August 4, 2014

Are Data Lakes All Wet?

George Leopold

Enterprise data management platforms known as “data lakes” are being promoted as, among other things, a potential solution to “information siloes” by combining different managed collections of data in an unmanaged data lake.

The theory is that data consolidation will increase use and sharing of information while reducing storage and server costs. However, a new market study dismisses most of those claims as a “fallacy,” arguing instead that enterprises still require secure data repositories, in other words, data warehouses.

At the same time, an analysis by market researcher Gartner notes that data lakes seek to overcome big data issues related to the volumes of information required. The approach also addresses questions like the variety and type of information being analyzed and whether storing it in a structured data warehouse or database constrains future analysis.

This approach could provide short-term IT benefits since data is simply dumped into a data lake. But without some type of “information governance,” warns Gartner analyst Andrew White, the data lake “will end up being a collection of disconnected data pools or information silos all in one place.”

Hence, Gartner concludes, the gaps in the data lake model are generating confusion among information managers about precisely what the storage approach can and cannot offer and whether it represents an enterprise-wide big data solution.

Gartner concludes that data lakes, unlike traditional data warehouses, “carry substantial risks.”

One reason is that promoters of data lake technology assume most if not all potential customers are skilled at data management and analysis.

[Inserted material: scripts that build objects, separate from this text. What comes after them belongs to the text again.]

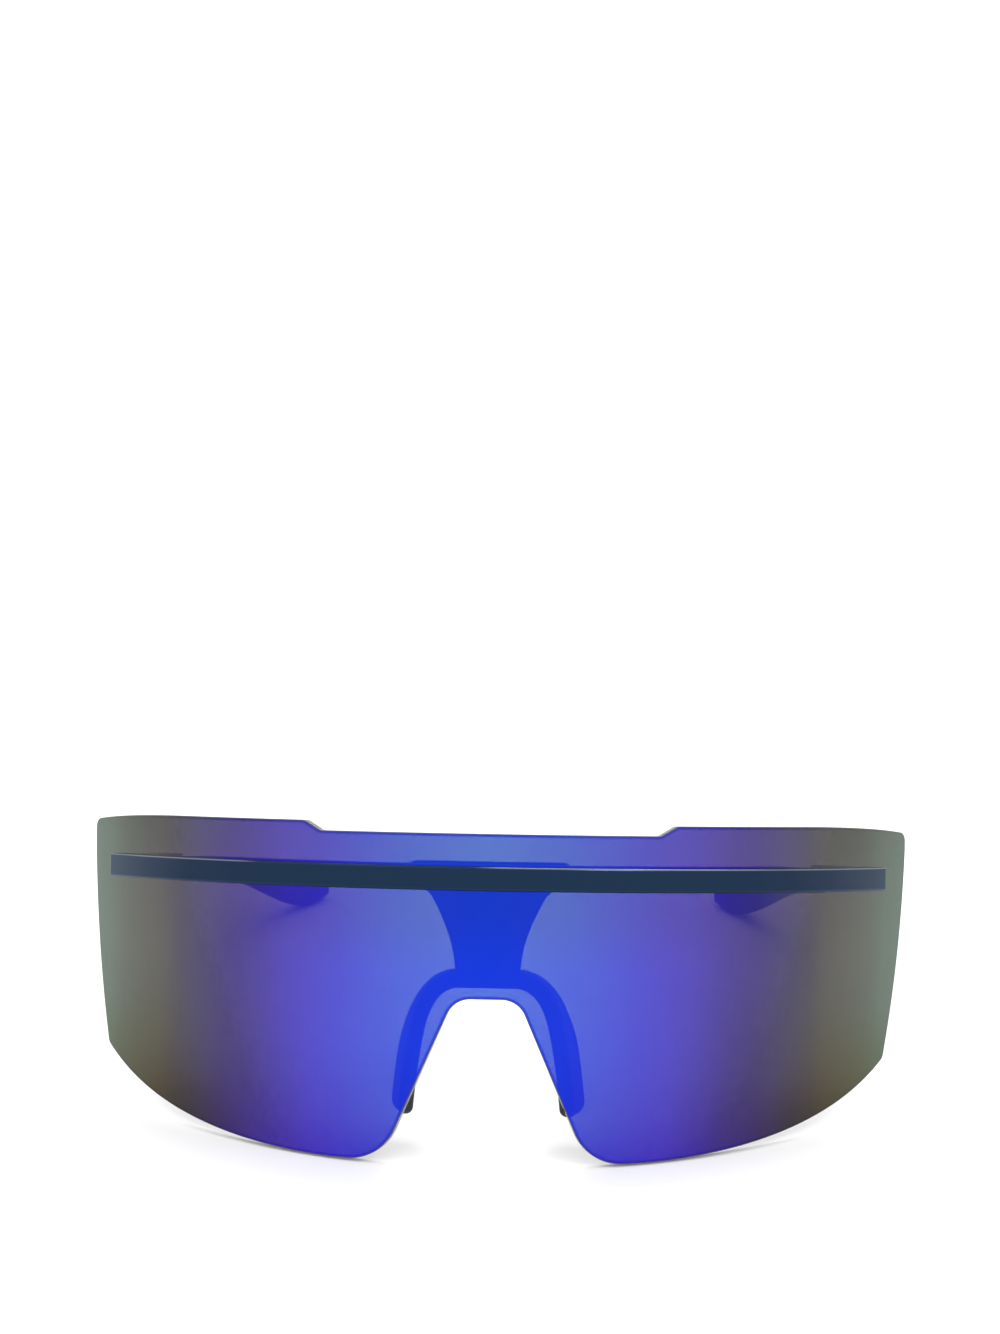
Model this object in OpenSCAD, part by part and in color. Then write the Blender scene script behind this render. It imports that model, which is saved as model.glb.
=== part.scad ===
// Wraparound shield sunglasses: one cylindrical lens across both eyes, a slim
// metal brow bar along its front, a hidden rail with a T-shaped bridge and a
// rubber nose saddle behind it, and two folding temples with ear grips.
// Worn frame: +X to the wearer's left, front towards -Y, brow bar at z = 0.
// The whole part is then laid on a table, on its two lens lobes and two tips.

/* [Lens] */
// Radius of the lens's front face
lens_r = 88; // [84:1:92]
// Thickness of the lens
lens_t = 2; // [1.8:0.1:2.2]
// Half length of the lens's top edge, measured along the curve
lens_half = 83.6; // [82:0.2:85]
// Height of the raised top edge above the brow bar's middle
lens_top = 9; // [8.4:0.2:10]
// Step down of the top edge over the brow
lens_step = 1.65; // [1:0.05:2.2]
// Half length of the lowered stretch of the top edge
step_half = 28.8; // [24:0.2:32]
// Depth of the lobes below the brow bar's middle
lens_drop = 46.5; // [45:0.5:48]

/* [Nose] */
// Depth of the top of the nose notch below the brow bar's middle
notch_top = 19.8; // [19:0.1:20.4]
// Half width of the nose notch at its top
notch_half = 5.3; // [4.8:0.1:5.8]
// Lean of the notch's sides from upright, in degrees
notch_lean = 23.9; // [22:0.1:25]
// Frontal width of the saddle's arms
pad_w = 2.6; // [2.2:0.1:2.8]
// Depth of the saddle's arms, front to back, at the pads
pad_d = 9.2; // [8:0.2:10]
// Outward flare of the pads, in degrees
pad_flare = 13; // [6:1:16]

/* [Brow bar] */
// Height of the brow bar
bar_h = 4; // [3.8:0.1:4.4]
// How far the brow bar stands in front of the lens
bar_t = 1.6; // [1.4:0.1:2]
// Half angle that the brow bar covers, in degrees
bar_half = 49.1; // [48.6:0.1:50]

/* [Temples] */
// Downward lean of the temples against the brow bar, in degrees
panto = 2.8; // [2.4:0.1:3.2]
// Height of the temples' line above the brow bar, carried forward to the brow
temple_rise = 1.5; // [1.3:0.1:1.7]
// Height of a temple
temple_h = 4.1; // [4:0.1:4.6]
// Thickness of a temple
temple_t = 3.3; // [3.2:0.1:3.4]
// Distance of the temple's end from the lens's front
temple_end = 158; // [154:1:160]
// Height of an ear grip
grip_h = 5.2; // [5:0.1:6]
// Thickness of an ear grip
grip_t = 4; // [3.9:0.1:4.6]
// How far the ends of the ear grips drop
tip_drop = 4.8; // [3:0.2:6]
// How far the ends of the ear grips curve in
tip_in = 19.4; // [16:0.2:21]

/* [Hinges and screws] */
// Radius of the hinge knuckles
knuckle_r = 1.6; // [1.5:0.05:1.6]
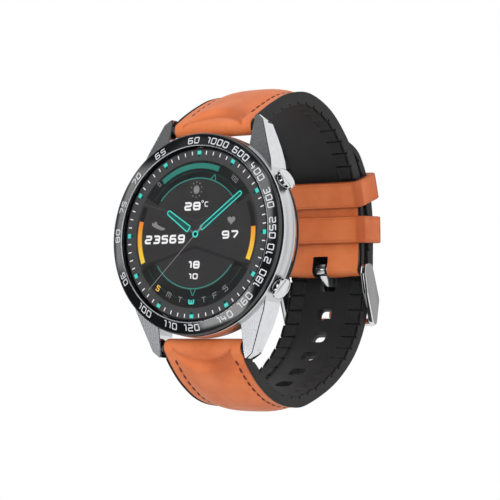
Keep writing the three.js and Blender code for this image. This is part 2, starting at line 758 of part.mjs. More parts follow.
function upperLeather() {
  const depth = STRAP.upperThickness;
  const face = layer(upperCurve, UPPER_SIGN, 0, FACE_END_SHARE, 0, STRAP.upperLeather, 26);
  const turnBack = layer(upperCurve, UPPER_SIGN, TURN_BACK_SHARE, FACE_END_SHARE, 0, depth, 8);
  const end = rod(END_ROLL_RADIUS, -STRAP.width / 2, STRAP.width / 2, BUCKLE.barY, BUCKLE.barZ,
    ROUND_SEGMENTS);
  const barHole = rod(BUCKLE.barRadius + 0.35, -12, 12, BUCKLE.barY, BUCKLE.barZ);
  const below = box([-12, 12], [40, 50], [-9, BUCKLE.barZ]);
  const tangSlot = box([-TANG_SLOT.halfX, TANG_SLOT.halfX], TANG_SLOT.y,
    [BUCKLE.barZ - TANG_SLOT.below, BUCKLE.barZ + TANG_SLOT.above]);
  const body = join(cut(join(face, turnBack), below), end, knuckle(BAR.z));
  return cut(body, barHole, tangSlot, ...barPassage(BAR.z));
}

function upperLiner() {
  const from = STRAP.upperLeather + SEAT_GAP;
  const body = layer(upperCurve, UPPER_SIGN, UPPER_LINER_START_SHARE, TURN_BACK_SHARE - 0.004, from,
    STRAP.upperThickness, 22);
  return cut(body, ...barPassage(BAR.z), knuckleClearance(BAR.z));
}

function knuckleClearance(z) {
  return rod(STRAP.knuckleRadius + SEAT_GAP, -12, 12, BAR.y, z, ROUND_SEGMENTS);
}

function lowerHoles() {
  const tangShare = shareAtHeight(lowerCurve, TANG_HOLE.z, 0.5, 0.9);
  const length = lowerCurve.getLength();
  const holes = [strapHole(lowerCurve, tangShare, TANG_HOLE)];
  for (let i = 1; i <= PLAIN_HOLE.count; i += 1) {
    const distance = PLAIN_HOLE.first + (i - 1) * PLAIN_HOLE.pitch;
    const share = tangShare - distance / length;
    holes.push(strapHole(lowerCurve, share, PLAIN_HOLE));
  }
  return holes;
}

function lowerLeather() {
  const face = layer(lowerCurve, LOWER_SIGN, 0, 1, 0, STRAP.lowerLeather, 36);
  const body = join(face, knuckle(-BAR.z));
  return cut(body, ...barPassage(-BAR.z), ...lowerHoles());
}

function lowerLiner() {
  const from = STRAP.lowerLeather + SEAT_GAP;
  const body = layer(lowerCurve, LOWER_SIGN, LOWER_LINER_START_SHARE, 1, from, STRAP.lowerThickness, 35);
  return cut(body, ...barPassage(-BAR.z), knuckleClearance(-BAR.z), ...lowerHoles());
}

// A flat loop round both strap layers, turned to lie square to the upper curve.
function keeper(share, width) {
  const halfX = STRAP.width / 2 + KEEPER.sideGap;
  const innerDepth = STRAP.upperThickness + KEEPER.depthGap;
  const outerDepth = STRAP.layerGap + STRAP.lowerThickness + KEEPER.depthGap;
  const loop = roundedRectangle(halfX + KEEPER.wall, -innerDepth - KEEPER.wall,
    outerDepth + KEEPER.wall, KEEPER_CORNER.outer);
  loop.holes.push(roundedRectangle(halfX, -innerDepth, outerDepth, KEEPER_CORNER.inner));
  const geometry = new THREE.ExtrudeGeometry(loop, {
    depth: width,
    bevelEnabled: false,
    curveSegments: 4,
  });
  geometry.translate(0, 0, -width / 2);
  const centre = upperCurve.getPointAt(share);
  const tangent = upperCurve.getTangentAt(share);
  const along = new THREE.Vector3(0, -tangent.x, -tangent.y);
  const out = along.clone().cross(AXIS_X);
  geometry.applyMatrix4(new THREE.Matrix4().makeBasis(AXIS_X, out, along));
  geometry.translate(0, centre.x, centre.y);
  return toSolid(geometry);
}

function roundedRectangle(halfX, low, high, corner) {
  const outline = new THREE.Shape();
  outline.absarc(halfX - corner, high - corner, corner, 0, HALF_TURN / 2);
  outline.absarc(-halfX + corner, high - corner, corner, HALF_TURN / 2, HALF_TURN);
  outline.absarc(-halfX + corner, low + corner, corner, HALF_TURN, 1.5 * HALF_TURN);
  outline.absarc(halfX - corner, low + corner, corner, 1.5 * HALF_TURN, 2 * HALF_TURN);
  return outline;
}

function buildStrap() {
  piece('upper_strap_leather', upperLeather(), LEATHER);
  piece('upper_strap_liner', upperLiner(), SILICONE);
  piece('lower_strap_leather', lowerLeather(), LEATHER);
  piece('lower_strap_liner', lowerLiner(), SILICONE);
  piece('fixed_keeper', keeper(FIXED_KEEPER_SHARE, FIXED_KEEPER_WIDTH), LEATHER);
  piece('free_keeper', keeper(FREE_KEEPER_SHARE, FREE_KEEPER_WIDTH), LEATHER);
}

// ---------------------------------------------------------------- buckle

function buckleArm(xFrom, xTo) {
  const profile = polygon([
    [BUCKLE.barY - 1.6, BUCKLE.barZ + 1.2],
    [BUCKLE.barY - 1.8, BUCKLE.barZ - 1.2],
    [BUCKLE.barY - 0.2, BUCKLE.barZ - 6.0],
    [BUCKLE.crossY - 1.6, BUCKLE.crossZ - 0.4],
    [BUCKLE.crossY, BUCKLE.crossZ - 1.1],
    [BUCKLE.crossY + 1.1, BUCKLE.crossZ],
    [BUCKLE.crossY + 0.9, BUCKLE.barZ - 7.0],
    [BUCKLE.barY + 2.6, BUCKLE.barZ - 1.0],
    [BUCKLE.barY + 1.2, BUCKLE.barZ + 1.5],
  ]);
  return acrossWidth(profile, xFrom, xTo);
}

function buckleFrame() {
  const cross = rod(BUCKLE.crossRadius, -BUCKLE.armOuterX, BUCKLE.armOuterX, BUCKLE.crossY,
    BUCKLE.crossZ);
  const arms = join(
    buckleArm(-BUCKLE.armOuterX, -BUCKLE.armInnerX),
    buckleArm(BUCKLE.armInnerX, BUCKLE.armOuterX),
  );
  const barHole = rod(BUCKLE.barRadius + FIT_GAP, -15, 15, BUCKLE.barY, BUCKLE.barZ);
  return cut(join(cross, arms), barHole);
}

function buckleTang() {
  const halfWidth = BUCKLE.tangWidth / 2;
  const eye = rod(TANG_EYE_RADIUS, -halfWidth, halfWidth, BUCKLE.barY, BUCKLE.barZ, ROUND_SEGMENTS);
  const blade = acrossWidth(polygon([
    [BUCKLE.barY + 0.4, BUCKLE.barZ - 1.5],
    [BUCKLE.barY + 1.4, BUCKLE.barZ - 0.2],
    [BUCKLE.barY + 4.7, BUCKLE.barZ - 4.6],
    [BUCKLE.crossY + 2.3, BUCKLE.crossZ + 4.4],
    [BUCKLE.crossY + 2.4, BUCKLE.crossZ - 1.3],
    [BUCKLE.crossY + 1.4, BUCKLE.crossZ - 1.4],
    [BUCKLE.crossY + 1.4, BUCKLE.crossZ + 3.9],
    [BUCKLE.barY + 3.9, BUCKLE.barZ - 5.4],
  ]), -halfWidth, halfWidth);
  const barHole = rod(BUCKLE.barRadius + FIT_GAP, -15, 15, BUCKLE.barY, BUCKLE.barZ);
  return cut(join(eye, blade), barHole);
}

function buildBuckle() {
  piece('buckle_frame', buckleFrame(), STEEL);
  piece('buckle_tang', buckleTang(), STEEL);
  piece('buckle_bar',
    rod(BUCKLE.barRadius, -BUCKLE.armOuterX, BUCKLE.armOuterX, BUCKLE.barY, BUCKLE.barZ), STEEL);
}

// ---------------------------------------------------------------- the whole watch

buildCase();
buildMotor();
buildRear();
buildButton('upper', BUTTON.angle);
buildButton('lower', -BUTTON.angle);
buildSpringBar('upper', BAR.z);
buildSpringBar('lower', -BAR.z);
buildStrap();
buildBuckle();

export default watch;
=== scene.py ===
import bisect
import math

import bmesh
import bpy
from mathutils import Matrix, Vector


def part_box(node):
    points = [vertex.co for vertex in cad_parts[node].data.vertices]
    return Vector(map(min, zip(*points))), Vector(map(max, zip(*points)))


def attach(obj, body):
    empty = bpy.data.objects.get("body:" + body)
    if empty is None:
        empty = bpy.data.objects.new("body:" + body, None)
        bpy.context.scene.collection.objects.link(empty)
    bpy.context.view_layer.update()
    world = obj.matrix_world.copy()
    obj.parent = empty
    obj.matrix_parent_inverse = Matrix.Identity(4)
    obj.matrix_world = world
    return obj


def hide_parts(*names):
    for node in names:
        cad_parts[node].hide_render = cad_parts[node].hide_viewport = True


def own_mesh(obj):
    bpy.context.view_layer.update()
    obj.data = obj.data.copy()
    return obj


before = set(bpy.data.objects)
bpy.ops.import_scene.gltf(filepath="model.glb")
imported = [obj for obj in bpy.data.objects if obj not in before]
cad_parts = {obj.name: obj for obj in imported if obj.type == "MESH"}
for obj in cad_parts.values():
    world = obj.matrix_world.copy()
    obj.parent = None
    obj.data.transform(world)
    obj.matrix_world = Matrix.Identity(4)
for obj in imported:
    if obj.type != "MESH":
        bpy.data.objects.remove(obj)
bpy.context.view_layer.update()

# The looks of a round smartwatch, built round its CAD frame. Shapes are written in
# millimetres and become metres in mesh_object(). +X is 3 o'clock, +Z is 12 o'clock and +Y
# points to the wrist, so the dial faces -Y. A part is a pair of points and faces.

MM = 0.001
FULL_TURN = 2 * math.pi


def node_box(node):
    """Lowest and highest corner of a CAD node, in millimetres."""
    low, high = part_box(node)
    return low / MM, high / MM


# ---------------------------------------------------------------- sizes from the frame

BEZEL_LOW, BEZEL_HIGH = node_box("bezel_ring")
BEZEL_RADIUS = BEZEL_HIGH.x
BEZEL_TOP = BEZEL_LOW.y
GLASS_LOW, GLASS_HIGH = node_box("cover_glass")
GLASS_RADIUS = GLASS_HIGH.x
COVER_LOW, COVER_HIGH = node_box("rear_cover")
COVER_RADIUS = COVER_HIGH.x
WINDOW_LOW, WINDOW_HIGH = node_box("sensor_window")
STRAP_HALF_WIDTH = node_box("upper_strap_liner")[1].x
BAR_LOW, BAR_HIGH = node_box("upper_spring_bar")
BAR_Y, BAR_Z = (BAR_LOW.y + BAR_HIGH.y) / 2, (BAR_LOW.z + BAR_HIGH.z) / 2
BAR_RADIUS = (BAR_HIGH.z - BAR_LOW.z) / 2
PIN_REACH = -BAR_LOW.x
AXLE_LOW, AXLE_HIGH = node_box("buckle_bar")
BUCKLE_Y, BUCKLE_Z = (AXLE_LOW.y + AXLE_HIGH.y) / 2, (AXLE_LOW.z + AXLE_HIGH.z) / 2
AXLE_RADIUS = (AXLE_HIGH.z - AXLE_LOW.z) / 2
BUCKLE_HALF_WIDTH = AXLE_HIGH.x
TANG_LOW, TANG_HIGH = node_box("buckle_tang")
CASE_RADIUS = BEZEL_RADIUS + 0.2
BUTTON_ANGLE = 30
BUTTON_Y = -6.6

# ---------------------------------------------------------------- mesh helpers


def smooth(value):
    value = min(max(value, 0), 1)
    return value * value * (3 - 2 * value)


def bell(value, width):
    return math.exp(-(value / width) ** 2)


def unit_circle(count, first=0.0, last=FULL_TURN, ends=False):
    """Points on a unit circle. The last angle is left out unless ends is true."""
    steps = count - 1 if ends else count
    angles = [first + (last - first) * i / steps for i in range(count)]
    return [Vector((math.cos(a), math.sin(a))) for a in angles]


def level_direction(degrees):
    """The direction at an angle above +X, in the plane of the dial."""
    return Vector((math.cos(math.radians(degrees)), 0, math.sin(math.radians(degrees))))


def mesh_object(name, part, materials):
    """An object in metres with its faces pointing out."""
    mesh = bpy.data.meshes.new(name)
    mesh.from_pydata([Vector(p) * MM for p in part[0]], [], part[1])
    mesh.validate()
    for each in materials:
        mesh.materials.append(each)
    shape = bmesh.new()
    shape.from_mesh(mesh)
    bmesh.ops.recalc_face_normals(shape, faces=shape.faces)
    shape.to_mesh(mesh)
    shape.free()
    made = bpy.data.objects.new(name, mesh)
    bpy.context.scene.collection.objects.link(made)
    return made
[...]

Still, embattled IT managers are looking for increased agility and accessibility to data in order to boost performance and speed up data analysis.

Gartner’s White remains skeptical: “While it is certainly true that data lakes can provide value to various parts of the organization, the proposition of enterprise-wide data management has yet to be realized,” he stressed in a report released in late July.

A major flaw in the data lake approach is its inability to determine data quality or track the findings of others who have found value in data. Part of the problem is that data lakes by definition accept any data.

“Without descriptive metadata and a mechanism to maintain it, the data lake risks turning into a data swamp,” Gartner concludes. “And without metadata, every subsequent use of data means analysts start from scratch.”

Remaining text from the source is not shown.